The Department of Health and Human Services’ Office of the National Coordinator for Health Information Technology and Centers for Medicare & Medicaid Services today finalized rules to promote electronic health information exchange.
 
The ONC final rule implements the information blocking provisions of the 21st Century Cures Act by outlining exceptions to the definition of information blocking under the law. The rule also updates the 2015 Edition certification criteria for health information systems to ensure that certified health IT systems can send and receive electronic health information in a structured format; make that electronic health information available through application programming interfaces; and export a patient’s electronic health information to a location designated by the patient.

“America’s hospitals and health systems support giving patients greater access and control over their health data,” said AHA President and CEO Rick Pollack in a statement. “In fact, nearly all hospitals and health systems have made health information available to patients electronically. However, today’s final rule fails to protect consumers’ most sensitive information about their personal health. The rule lacks the necessary guardrails to protect consumers from actors such as third party apps that are not required to meet the same stringent privacy and security requirements as hospitals. This could lead to third party apps using personal health information in ways in which patients are unaware. These guidelines are too important not to get right. We need to stand on the side of the patient by protecting patient privacy and strengthening security in this rule.”
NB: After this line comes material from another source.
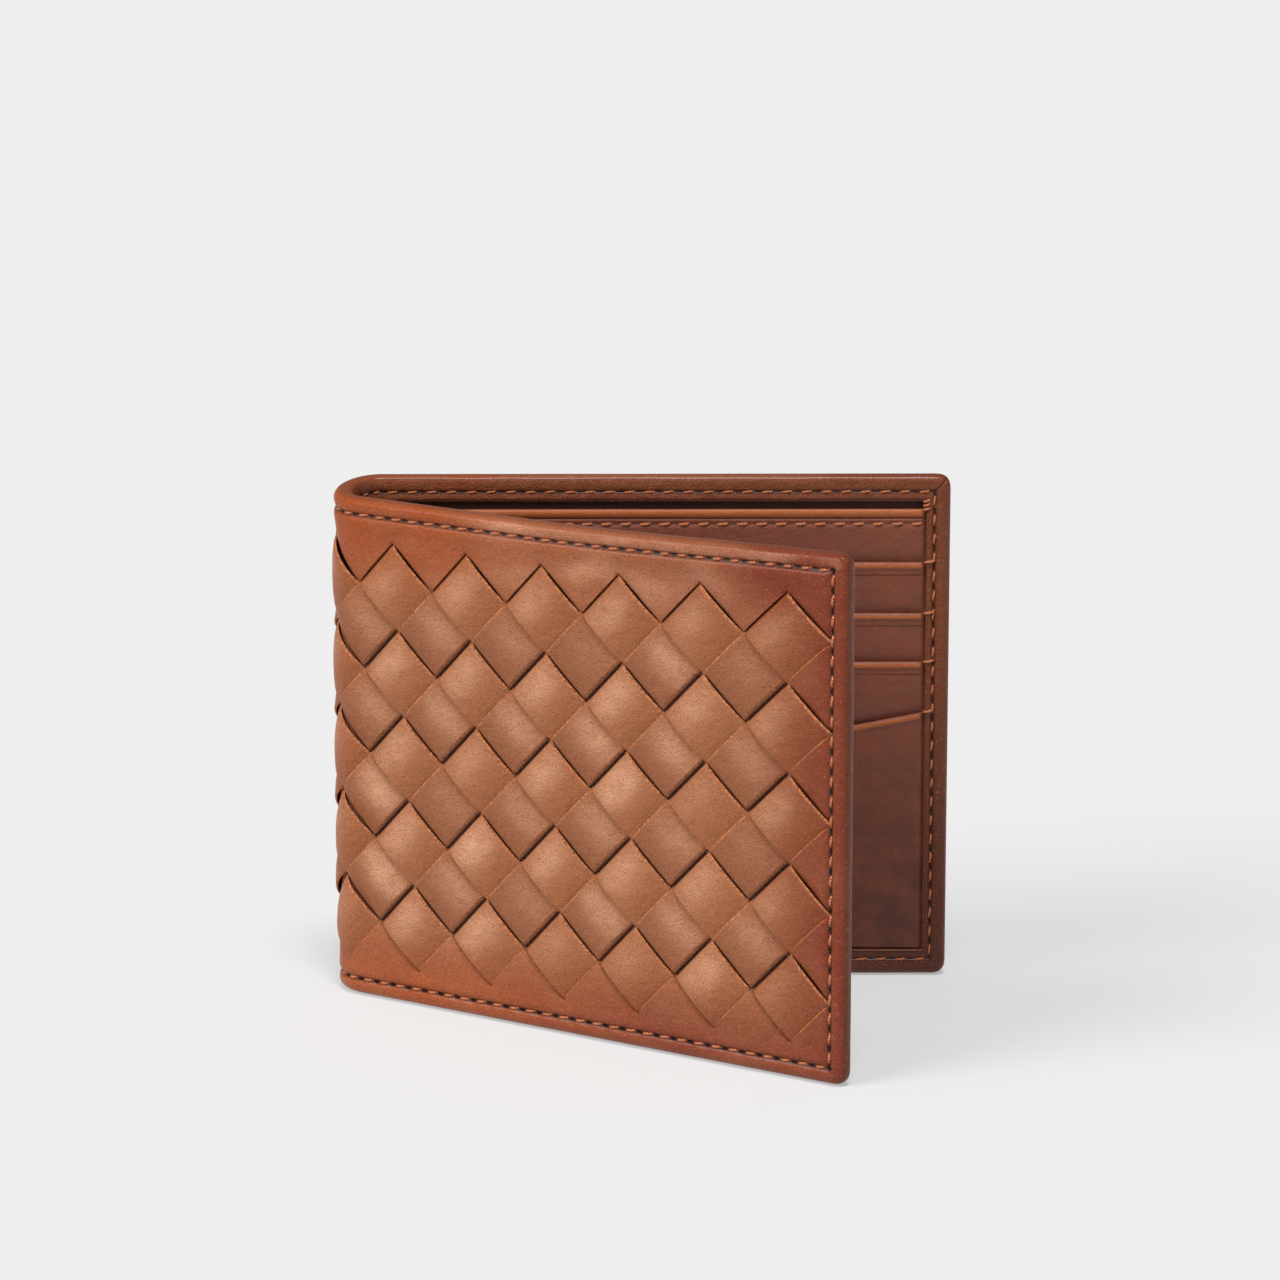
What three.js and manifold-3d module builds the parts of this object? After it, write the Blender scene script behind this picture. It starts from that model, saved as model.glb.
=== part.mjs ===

The CMS final rule requires Medicare Advantage organizations, state Medicaid and Children’s Health Insurance Program fee-for-service programs, Medicaid managed care plans, CHIP managed care entities, and qualified health plan issuers in the federally facilitated exchanges to implement the same API standards as the ONC rule by 2021. 
 
Among other provisions, the CMS rule requires Medicare-participating acute-care hospitals, long-term care hospitals, inpatient rehabilitation facilities, psychiatric hospitals, children’s hospitals, cancer hospitals, and critical access hospitals to send electronic notifications to receiving providers when an inpatient is admitted, discharged or transferred. This requirement will go into effect six months after publication of the final rule.